__Task__
Show all lines of the listing that hold the word "manifold".

__Dataset excerpt__
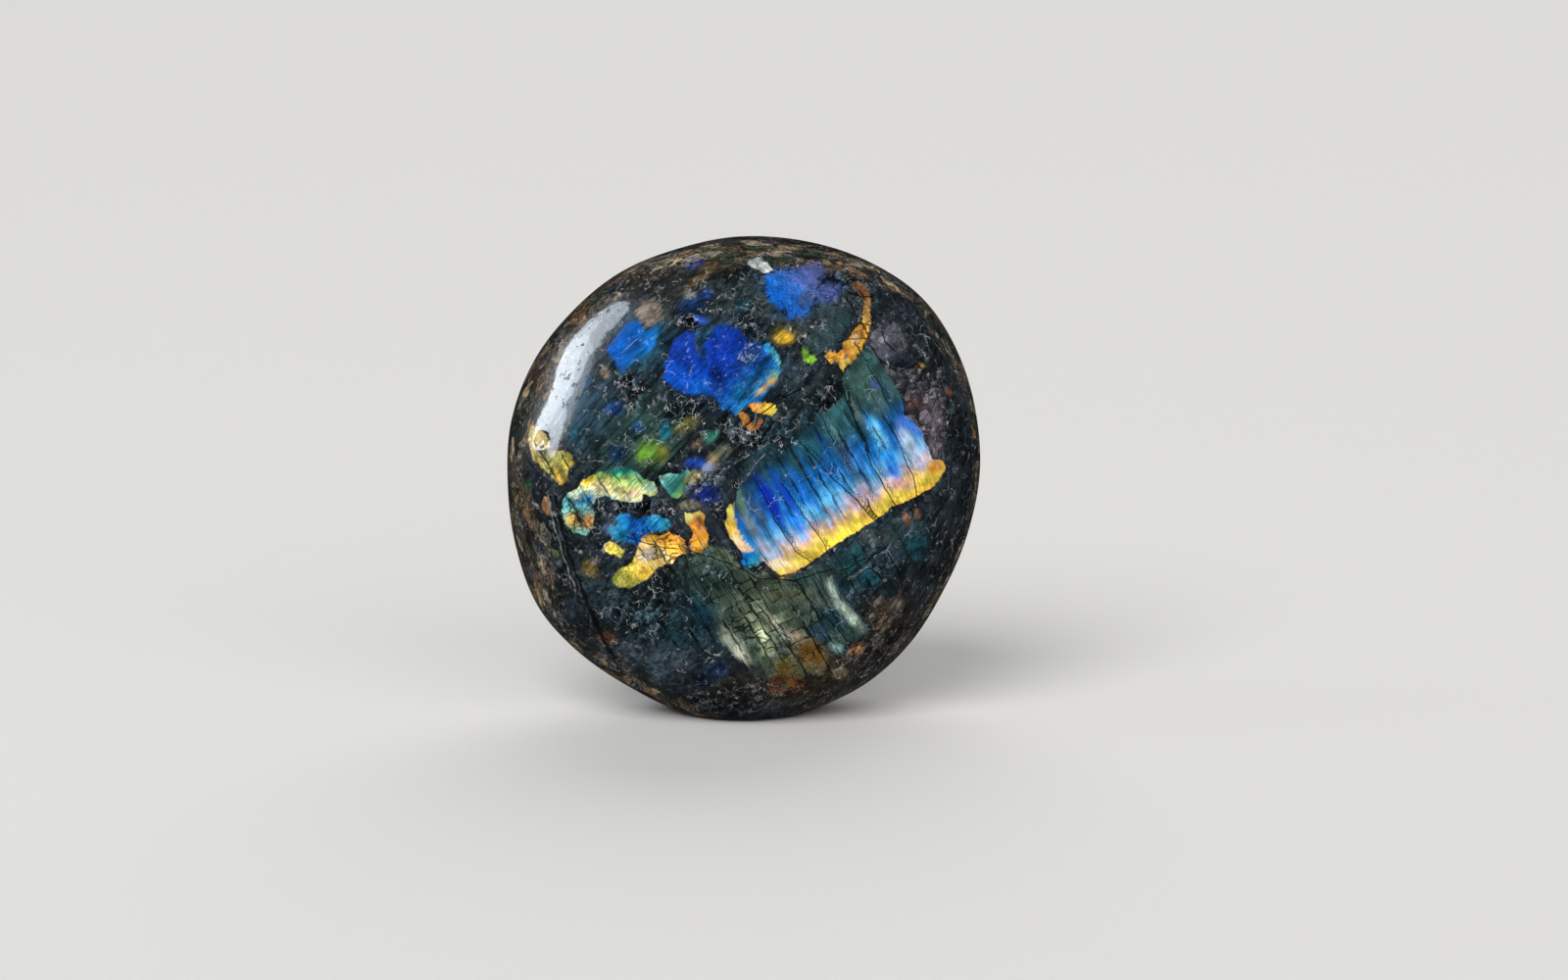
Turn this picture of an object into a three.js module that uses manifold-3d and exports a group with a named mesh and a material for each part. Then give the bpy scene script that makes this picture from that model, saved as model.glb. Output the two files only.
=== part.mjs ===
// A polished labradorite freeform: one thick, nearly round stone that stands on a small cut base.
// The front faces -Y and leans back a little, +Z is up, and the origin is the middle of the base.
// Its skin is a rounded disc, pressed in by the flats of the grinding wheel, with a few natural pits.
import * as THREE from "three";
import { mergeVertices } from "three/addons/utils/BufferGeometryUtils.js";
import Module from "manifold-3d";

// Sizes in millimetres, angles in degrees
const RIM_RADII = [
  48.6, 49.4, 51.2, 51.6, 51.0, 50.3, 49.6, 48.7, 48.7, 48.6, 49.1, 49.0,
  48.3, 48.6, 49.3, 48.7, 48.5, 49.6, 51.0, 49.7, 49.1, 48.7, 47.6, 47.7,
]; // from the girth's right end, a radius each 15 degrees, anticlockwise as seen from the front
const FRONT_DEPTH = 26; // from the girth to the crown of the front
const BACK_DEPTH = 23;
const FULLNESS = 2.55; // exponent of the cross-section: 2 is an ellipse, higher is boxier
const LEAN = 5; // how far the front is tipped back
const CENTRE_HEIGHT = 47.5; // of the stone's middle over the base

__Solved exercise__
Turn this picture of an object into a three.js module that uses manifold-3d and exports a group with a named mesh and a material for each part. Then give the bpy scene script that makes this picture from that model, saved as model.glb. Output the two files only.
import Module from "manifold-3d";